Given problem: Beginning with the line that contains "for name, shape" and ending with the line that contains "cad_parts[node].hide_render = cad_parts[node].hide_viewport", reproduce each line exactly; include both and add nothing.

Data excerpts:
○ ○ ○ ○

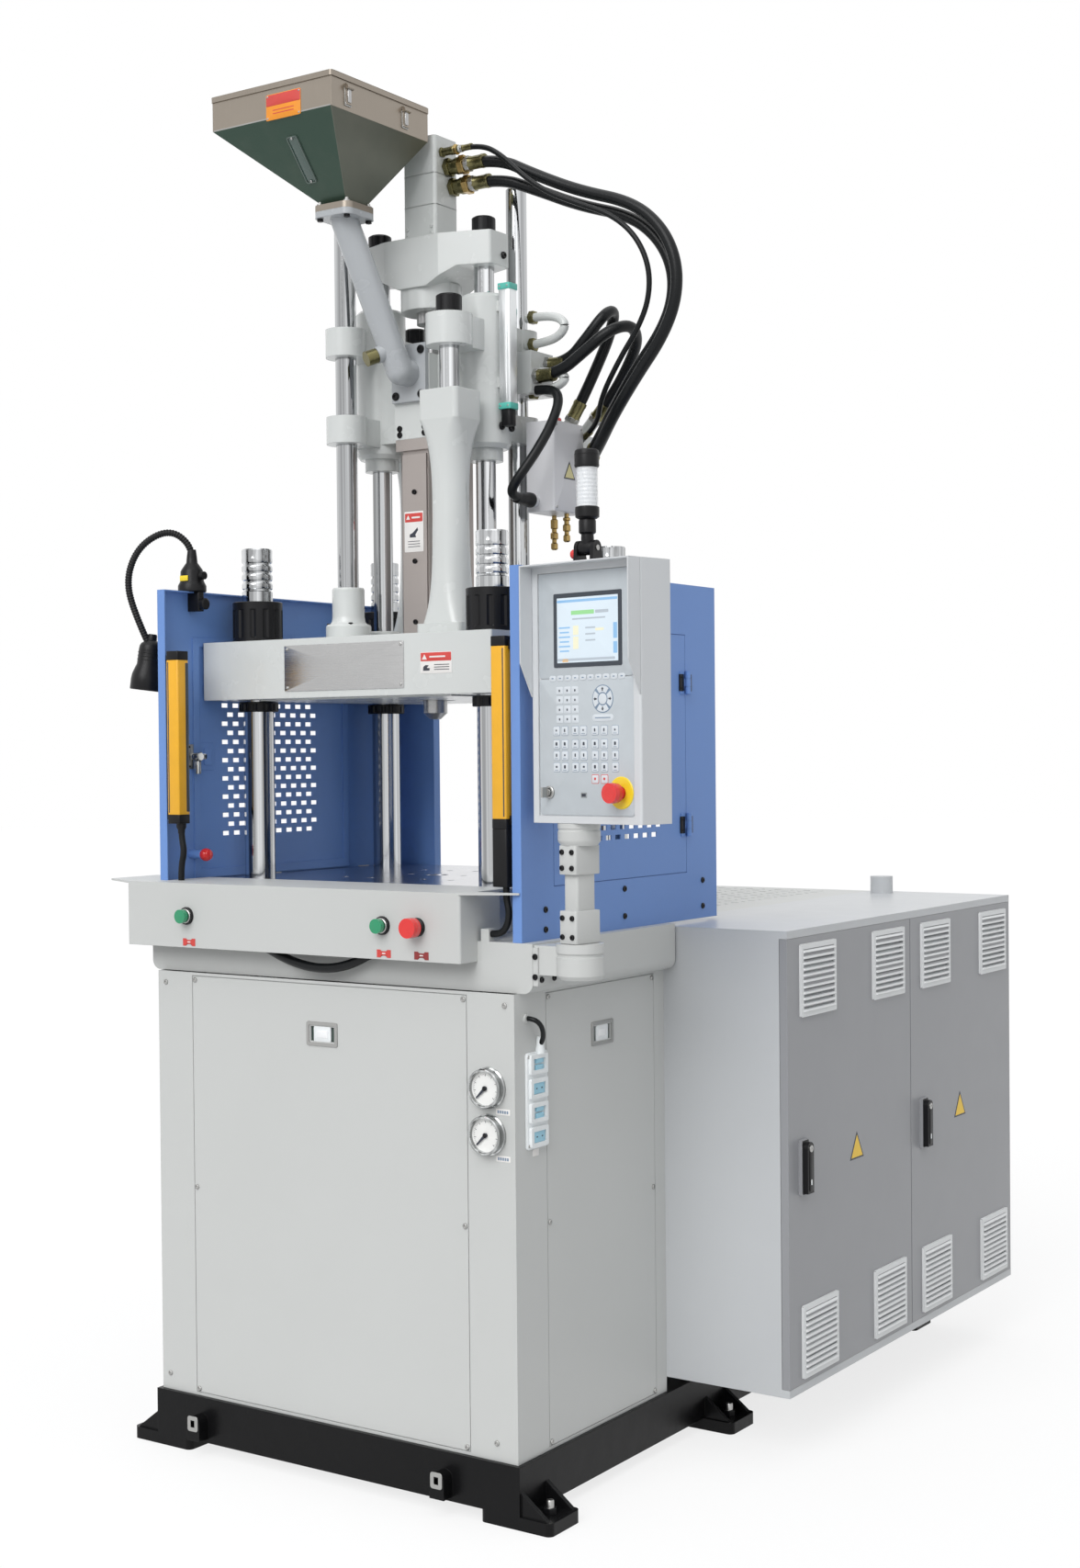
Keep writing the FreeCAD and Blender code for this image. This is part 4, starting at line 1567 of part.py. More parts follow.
# ---- side devices on the carriage ----------------------------------------
def position_transducer():
    x0 = MOULD_X + ROD_DX + CAST_R + 2
    y0 = MOULD_Y + TRANSDUCER_DY - TRANSDUCER_W / 2
    z0 = PLATEN_TOP + TRANSDUCER_Z0
    z1 = PLATEN_TOP + TRANSDUCER_Z1
    bar = block(x0, x0 + TRANSDUCER_W, y0, y0 + TRANSDUCER_W, z0, z1)
    bar = rounded(bar, 3)
    groove = block(x0 + TRANSDUCER_W / 2 - 4, x0 + TRANSDUCER_W / 2 + 4, y0 - 1, y0 + 3, z0 + 14, z1 - 14)
    caps = [block(x0 - 1, x0 + TRANSDUCER_W + 2, y0 - 2, y0 + TRANSDUCER_W + 2, z, z + 14) for z in (z0, z1 - 14)]
    plug = block(x0 + 2, x0 + TRANSDUCER_W - 2, y0 + 2, y0 + TRANSDUCER_W - 2, z0 - 36, z0)
    return joined(cut(bar, groove), *caps, plug)


def junction_box():
    z0 = PLATEN_TOP + BOX_Z0
    z1 = PLATEN_TOP + BOX_Z1
    box = rounded(block(BOX_X0, BOX_X1, BOX_Y0, BOX_Y1, z0, z1), 3)
    knob = rod((BOX_X0 + BOX_X1) / 2, (BOX_Y0 + BOX_Y1) / 2, z1, z1 + 14, 14)
    end_x, end_y, end_z = CONDUIT_ROUTE[-1]
    gland = rod_y(end_y, BOX_Y0 + 1, end_x, end_z, CONDUIT_D / 2 + 3)
    return joined(box, knob, gland)


# ---- hoses and cables ----------------------------------------------------
def motor_hoses():
    return Part.makeCompound([cord(UPPER_ROUTE, HOSE_D, "upper motor hose"),
                              cord(LOWER_ROUTE, HOSE_D, "lower motor hose"),
                              cord(THIN_ROUTE, THIN_D, "thin motor hose")])


def carriage_hoses():
    return Part.makeCompound([cord(LOOP_FRONT, HOSE_D, "front loop"), cord(LOOP_BACK, HOSE_D, "back loop"),
                              cord(CONDUIT_ROUTE, CONDUIT_D, "conduit")])


def cabinet_cables():
    return Part.makeCompound([cord(APRON_ROUTE, CABLE_D, "apron cable"),
                              cord(STRIP_CABLE_ROUTE, STRIP_CABLE_D, "strip cable"),
                              cord(LEFT_CABLE_ROUTE, CURTAIN_CABLE_D, "left curtain cable"),
                              cord(RIGHT_CABLE_ROUTE, CURTAIN_CABLE_D, "right curtain cable")])


# ---- the sub-parts, one file each ----------------------------------------
NODES = {
    "base_frame": base_frame(),
    "cabinet_frame": cabinet_frame(),
    "cover_panels": cover_panels(),
    "bed_beam": bed_beam(),
    "fixed_table": fixed_table(),
    "apron": apron(),
    "left_guard": left_guard(),
    "right_guard": right_guard(),
    "left_guard_door": left_guard_door(),
    "right_guard_door": right_guard_door(),
    "light_curtains": light_curtains(),
    "electrical_cabinet": electrical_cabinet(),
    "electrical_door_front": electrical_door(True),
    "electrical_door_rear": electrical_door(False),
    "door_handle_front": door_handle(True),
    "door_handle_rear": door_handle(False),
    "pressure_gauges": pressure_gauges(),
    "gauge_needle_upper": gauge_needle(GAUGE_HIGH_Z),
    "gauge_needle_lower": gauge_needle(GAUGE_LOW_Z),
    "socket_strip": socket_strip(),
    "start_button_left": push_button(BUTTON_LEFT_X, 15, 10),
    "start_button_right": push_button(BUTTON_RIGHT_X, 15, 10),
    "apron_stop_button": push_button(APRON_STOP_X, 20, 22),
    "hmi_bracket": hmi_bracket(),
    "hmi_arm": hmi_arm(),
    "hmi_housing": hmi_housing(),
    "hmi_screen": hmi_screen(),
    "hmi_keypad": hmi_keypad(),
    "hmi_stop_button": hmi_stop_button(),
    "hmi_key_switch": hmi_key_switch(),
    "signal_lamp_base": signal_lamp_base(),
    "signal_lamp": signal_lamp(),
    "work_lamp": work_lamp(),
    "work_lamp_dial": work_lamp_dial(),
    "clamp_cylinder": clamp_cylinder(),
    "lower_crosshead": lower_crosshead(),
    "tie_bars": tie_bars(),
    "tie_bar_nuts": tie_bar_nuts(),
    "upper_platen": upper_platen(),
    "guide_rods": guide_rods(),
    "carriage_cylinders": carriage_cylinders(),
    "ejector_rod": ejector_rod(),
    "injection_carriage": injection_carriage(),
    "carriage_rods": carriage_rods(),
    "barrel": barrel(),
    "nozzle": nozzle(),
    "barrel_cover": barrel_cover(),
    "feed_pipe": feed_pipe(),
    "feed_gate": feed_gate(),
    "hopper": hopper(),
    "hopper_lid": hopper_lid(),
    "position_transducer": position_transducer(),
    "junction_box": junction_box(),
    "thrust_beam": thrust_beam(),
    "injection_rods": injection_rods(),
    "hydraulic_motor": hydraulic_motor(),
    "screw": screw(),
    "motor_hoses": motor_hoses(),
    "carriage_hoses": carriage_hoses(),
    "cabinet_cables": cabinet_cables(),
}

os.makedirs("parts", exist_ok=True)
for name, shape in NODES.items():
    if not shape.isValid():
        print("not valid:", name)
    shape.exportStep("parts/" + name + ".step")
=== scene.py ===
"""Vertical injection moulding machine: the looks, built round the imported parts."""

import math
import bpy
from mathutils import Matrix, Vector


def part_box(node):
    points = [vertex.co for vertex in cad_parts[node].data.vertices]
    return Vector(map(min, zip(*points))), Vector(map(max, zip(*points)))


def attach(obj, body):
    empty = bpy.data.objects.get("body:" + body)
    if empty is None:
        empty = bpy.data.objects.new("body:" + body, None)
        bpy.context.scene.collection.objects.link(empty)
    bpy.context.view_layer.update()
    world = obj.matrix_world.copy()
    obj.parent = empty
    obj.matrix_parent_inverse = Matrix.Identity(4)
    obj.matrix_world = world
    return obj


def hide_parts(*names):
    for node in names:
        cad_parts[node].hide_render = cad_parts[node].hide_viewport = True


bl_info = {
    "name": "Vertical Moulding Machine",
    "version": (1, 0, 0),
    "blender": (4, 5, 0),
    "location": "3D View > Sidebar > Machine",
    "description": "Finishes, hoses, fittings and controls of a vertical injection moulding machine",
    "category": "Add Mesh",
}

import bpy
import numpy as np
from bpy.props import FloatProperty, FloatVectorProperty, IntProperty, PointerProperty
from bpy.types import Operator, Panel, PropertyGroup
from mathutils import Matrix, Vector

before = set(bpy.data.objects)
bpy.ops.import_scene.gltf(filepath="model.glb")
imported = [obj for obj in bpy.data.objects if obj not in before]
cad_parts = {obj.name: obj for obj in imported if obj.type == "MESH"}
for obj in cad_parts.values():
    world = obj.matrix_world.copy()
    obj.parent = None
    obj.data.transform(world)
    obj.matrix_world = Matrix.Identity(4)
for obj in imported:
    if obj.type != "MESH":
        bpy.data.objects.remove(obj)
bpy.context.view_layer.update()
MM = 0.001
FRONT, BACK, LEFT, RIGHT, UP, DOWN = (0, -1, 0), (0, 1, 0), (-1, 0, 0), (1, 0, 0), (0, 0, 1), (0, 0, -1)


def span(node):
    """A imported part's lowest and highest corners in millimetres."""
    low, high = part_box(node)
    return np.round(np.array(low) / MM, 2), np.round(np.array(high) / MM, 2)


# ---- planes and axes that several pieces share, in millimetres --------------
# Those of the case, platen, tie bars, hopper and doors come from the frame; the others are the part's own.
(CASE_LEFT, CASE_FRONT, _), (CASE_RIGHT, CASE_BACK, _) = span("cover_panels")
(_, PLATEN_FRONT, PLATEN_FOOT), (_, _, PLATEN_TOP) = span("upper_platen")
(_, _, BAR_FOOT), (_, _, BAR_TOP) = span("tie_bars")
HOPPER_FRONT = span("hopper")[0][1]
DOOR_FRAME = span("electrical_cabinet")[1][0]
GUARD_OUT, GUARD_IN = 489.0, 486.0
APRON_FACE, APRON_BACK, BUTTON_Z = -948.0, -918.0, 1183.0
COVER_FACE = -482.0
CURTAIN_Y = -879.0
POST_AXIS, PANEL_TURN = (606.0, -858.0), -10.0
SIGNAL_AXIS, LAMP_FOOT = (484.0, -629.0), (-480.0, -785.0)
BUTTON_LEFT, BUTTON_RIGHT, STOP_X = -352.7, 187.0, 276.0


# ---- shader sums -----------------------------------------------------------
def summed(operation, swapped=False):
    """A method that puts a Math node between a socket and a number or another socket."""
    def method(value, other):
        """The node's result for these two, or for these two the other way round."""
        first, second = (other, value) if swapped else (value, other)
        return value.finish.node("ShaderNodeMath", {"operation": operation}, {0: first, 1: second})
    return method


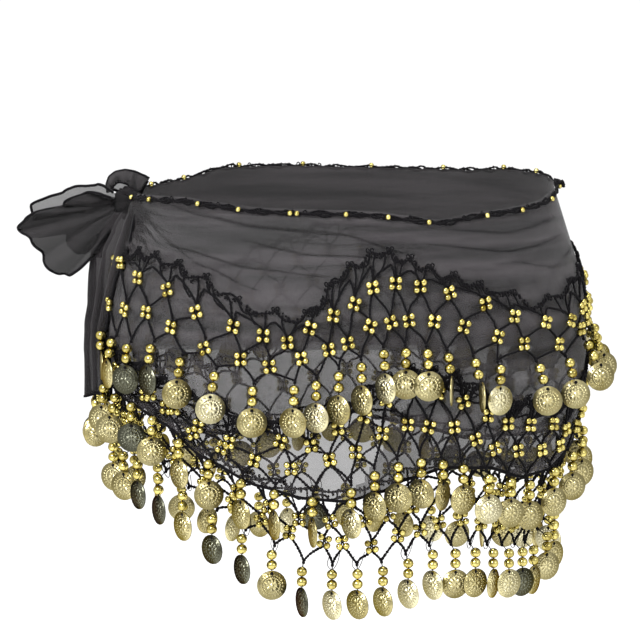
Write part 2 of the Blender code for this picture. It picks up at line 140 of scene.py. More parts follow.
def edgeHeight(name, angle):
    turned = angle + 360 if angle < -90 else angle
    return tableValue(form["stations"], turned, 1 + form["edges"].index(name), 0.5)


def onForm(angle, height, out):  # a point in metres, moved out square to the form
    halfWidth = tableValue(form["rows"], height, 1, 0)
    halfDepth = tableValue(form["rows"], height, 2, 0)
    turn = radians(angle)
    nx, ny = halfDepth * sin(turn), -halfWidth * cos(turn)
    size = hypot(nx, ny)
    x, y = halfWidth * sin(turn) + out * nx / size, -halfDepth * cos(turn) + out * ny / size
    return Vector((x, y, height)) * mm


def turnOf(length, angle):  # degrees that a short length takes up
    halfWidth, halfDepth = form["girth"]
    turn = radians(angle)
    return degrees(length / hypot(halfWidth * cos(turn), halfDepth * sin(turn)))


def finishPiece(piece, slot, *nodes):
    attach(piece, "root")
    if nodes:
        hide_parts(*nodes)
    return piece


def pieceFrom(bm, name, *materials):
    mesh = bpy.data.meshes.new(name)
    bm.to_mesh(mesh)
    bm.free()
    for material in materials:
        mesh.materials.append(material)
    mesh.shade_smooth()
    piece = bpy.data.objects.new(name, mesh)
    scene.collection.objects.link(piece)
    return piece


def addThickness(piece, thickness):
    wall = piece.modifiers.new("cloth thickness", "SOLIDIFY")
    wall.thickness = thickness * mm
    wall.offset = 0.0


# Chiffon: polyester georgette, plain woven from fine crepe threads. It is matt and sheer, so what
# lies behind shows through it, and it darkens with each layer.
chiffonLook = {
    "thread": "#1c1b1c",
    # a lighter thread colour, mixed in along the streaks as painted crease light
    "paintedCreaseLight": "#373436",
    "crepe": 0.9,          # mm between crepe threads, drawn four times coarser than real to show
    "streakLong": 142.86,  # mm, painted light and dark streaks along the drag of the cloth, the shading of its creases
    "streakWide": 10.526,
    "cover": 0.5,          # share of the light that one layer stops
    "roughness": 0.85,
    "gloss": 0.25,
    "sheen": 0.12,
}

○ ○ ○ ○

The completed task:
for name, shape in NODES.items():
    if not shape.isValid():
        print("not valid:", name)
    shape.exportStep("parts/" + name + ".step")
=== scene.py ===
"""Vertical injection moulding machine: the looks, built round the imported parts."""

import math
import bpy
from mathutils import Matrix, Vector


def part_box(node):
    points = [vertex.co for vertex in cad_parts[node].data.vertices]
    return Vector(map(min, zip(*points))), Vector(map(max, zip(*points)))


def attach(obj, body):
    empty = bpy.data.objects.get("body:" + body)
    if empty is None:
        empty = bpy.data.objects.new("body:" + body, None)
        bpy.context.scene.collection.objects.link(empty)
    bpy.context.view_layer.update()
    world = obj.matrix_world.copy()
    obj.parent = empty
    obj.matrix_parent_inverse = Matrix.Identity(4)
    obj.matrix_world = world
    return obj


def hide_parts(*names):
    for node in names:
        cad_parts[node].hide_render = cad_parts[node].hide_viewport = True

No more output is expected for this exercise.